To this end, labor and trade unions across the nation went on strike on May 1, 1886. No city was more active in the movement than industrialized Chicago, where masses of laborers laid down their tools and exited their workplaces. However, their act of civil disobedience was met with  brutal backlash from bosses, who in the days following the May 1 strike joined forces with the police to violently disband peacefully protesting workers. 

In the ensuing clashes, which came to be known as the Haymarket Incident, at least four civilians were shot to death by police and many others were injured. Police also suffered casualties, and in a trial that would later be considered a miscarriage of justice, seven union leaders were sentenced to death for a bombing that took place during the fallout, even though only two of those charged had even been present. Four were executed the following year; two had their sentence commuted to life in prison; one died in jail. In 1893, the governor of Illinois would conclude that the trial was not fair, and pardon the surviving defendants.

The Haymarket Incident was one reason for celebrating International Workers’ Day on May 1, which remains the Labor Day for most of the world. It would also result in the declaration of two holidays in the US: Labor Day, on the first Monday in September, and Loyalty Day (also known as Americanization Day) on May 1. I hadn’t heard of that last one, either, but it turns out that while the rest of the world is rallying for workers’ rights and celebrating the accomplishments of laborers on the anniversary of the Haymarket Incident, US presidents give an annual proclamation extolling loyalty to America. 

Loyalty Day was proposed during the Red Scare of the 1920s and adopted officially in the ‘50s with 36 U.S. Code § 115, which designates it as, “a special day for the reaffirmation of loyalty to the United States and for the recognition of the heritage of American freedom.” The holiday’s raison d’etre is obvious: to counter any demonstration of solidarity with workers of the world on May Day.
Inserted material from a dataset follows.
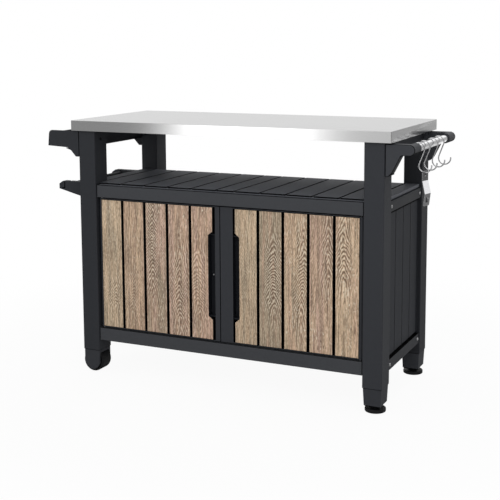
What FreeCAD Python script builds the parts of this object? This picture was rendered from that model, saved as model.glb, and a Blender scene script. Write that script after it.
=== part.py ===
import FreeCAD, Part
import math
import os

from FreeCAD import Vector

# Grill cart with storage. Millimetres. +X runs to the right, +Y to the back, +Z up.
# The origin is on the floor, under the middle of the cabinet.

# Worktop: a folded steel sheet over a moulded frame
WORKTOP_LENGTH = 1160.0
WORKTOP_DEPTH = 520.0
WORKTOP_HEIGHT = 900.0
WORKTOP_EDGE = 36.0
SHEET = 1.2
SHEET_BEND = 1.8
FRAME_BEAM = 44.0
FRAME_RIB = 8.0
FRAME_RIBS = 8
FRAME_STRINGERS = 3

# Legs
LEG_INSET = 24.0
LEG_SET_BACK = 10.0
LEG_WIDTH = 66.0
LEG_DEPTH = 76.0
LEG_WALL = 4.0
LEG_END = 80.0
LEG_ROUND = 3.0
LEG_CHAMFER = 2.5
SNAP_RADIUS = 2.5
SNAP_UP = 17.0
SNAP_IN = 14.0

# Rails of the cabinet
DECK_HEIGHT = 682.0
DECK_PLATE = 10.0
DECK_ABOVE_RAIL = 7.0
MARGIN_DROP = 11.0
MARGIN_PLATE = 7.0
UPPER_RAIL = 43.0
FLOOR_HEIGHT = 165.0
FLOOR_PLATE = 8.0
FLOOR_STEP = 2.0
FLOOR_STEP_GAP = 2.0
LOWER_RAIL = 45.0
RAIL_SET_BACK = 4.0
RAIL_DEPTH = 28.0
RAIL_WALL = 4.0
RAIL_BLOCK = 42.0
RAIL_ROUND = 2.0
SIDE_UPPER_RAIL = 37.0
SHOULDER = 11.0
SHOULDER_DROP = 2.0
SIDE_LOWER_RAIL = 35.0
SEAT = 8.0
PANEL_GAP = 0.5

# Grooves that make planks of the mouldings
DECK_BOARD = 92.0
MIDDLE_BOARD = 69.0
DECK_GROOVE = 8.0
DECK_GROOVE_DEPTH = 5.0
PLANK_PITCH = 88.0
GROOVE = 4.0
GROOVE_DEPTH = 3.0
DECK_SIDE_INSET = 7.0
FLOOR_SIDE_INSET = 14.0
RIB = 3.0
RIB_DROP = 13.0
RIB_INSET = 12.0

# Side and back panels
PANEL = 12.0
SIDE_PANEL_INSET = 9.0
BACK_PANEL_INSET = 3.0
SIDE_PLANK = 83.0
SHADOW_GROOVE = 3.0
LEG_GAP = 3.0
LEG_GAP_DEPTH = 4.0

# Inner shelf and the ledges under it
SHELF_ABOVE_FLOOR = 239.0
SHELF_PLATE = 8.0
SHELF_FRONT = 150.0
SHELF_LIP = 22.0
LEDGE = 12.0

# Aprons under the worktop
APRON_HEIGHT = 48.0
APRON = 14.0

# Doors
DOOR_SIDE_GAP = 3.5
DOOR_END_GAP = 3.5
DOOR_THICK = 18.0
DOOR_SET_BACK = 8.0
DOOR_SEAM = -14.0
DOOR_SEAM_GAP = 3.0
DOOR_RIM = 3.0
DOOR_SKIN = 4.0
DOOR_RIB = 5.0
DOOR_RIBS = 4
DOOR_BACK_RIM = 9.0
STILE_LEFT = 17.0
STILE_RIGHT = 46.0
PLANK_START = 42.0
DOOR_BORDER = 12.5
PLANK_GAP = 10.0
PLANK_THICK = 8.0
PLANK_PROUD = 2.0
PLANK_END_GAP = 1.5
PLANK_ROUND = 0.8
PLANKS = 5

# Hinge pins of the doors
PIN_RADIUS = 3.0
PIN_FIT = 0.08
PIN_IN_DOOR = 15.0
PIN_END_GAP = 0.3
PIN_IN_RAIL = 14.0

# Handle recess in the inner planks
NOTCH_DEPTH = 16.0
NOTCH_HEIGHT = 302.0
NOTCH_DROP = 6.5
NOTCH_CHAMFER = 13.0
POCKET_DEPTH = 18.0
POCKET_WALL = 4.0

# Magnet catches
CATCH_WIDTH = 30.0
CATCH_BODY = 14.0
CATCH_TOP = 24.0
CATCH_DROP = 22.0
CATCH_GAP = 0.3
CATCH_SPREAD = 62.0

# Feet under the right legs
SLEEVE_END = 20.0
SLEEVE_TOP_INSET = 2.5
SLEEVE_END_INSET = 5.0
SLEEVE_CHAMFER = 5.0
PLUG_HEIGHT = 34.0
PLUG_GAP = 0.3
FOOT_RADIUS = 34.0
FOOT_DISC = 12.0
FOOT_ROUND = 3.0
COLLAR_RADIUS = 15.0
STEM_RADIUS = 6.0
STEM_FIT = 0.08
STEM_LENGTH = 44.0
COLLAR_GAP = 0.3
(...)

Nevertheless, this past weekend we celebrated the American worker with parades, camping trips, and retail discounts. In fact, the latter seems to be the most prevalent angle in press coverage of this Labor Day; the majority of headlines claim to aggregate “Labor Day Sales” from big box stores or online retailers. Fittingly, the contemporary legacy of the September Labor Day does not honor production or labor. On this day conceived to quash solidarity between American workers and the international organized labor movement, we celebrate the consumption of goods.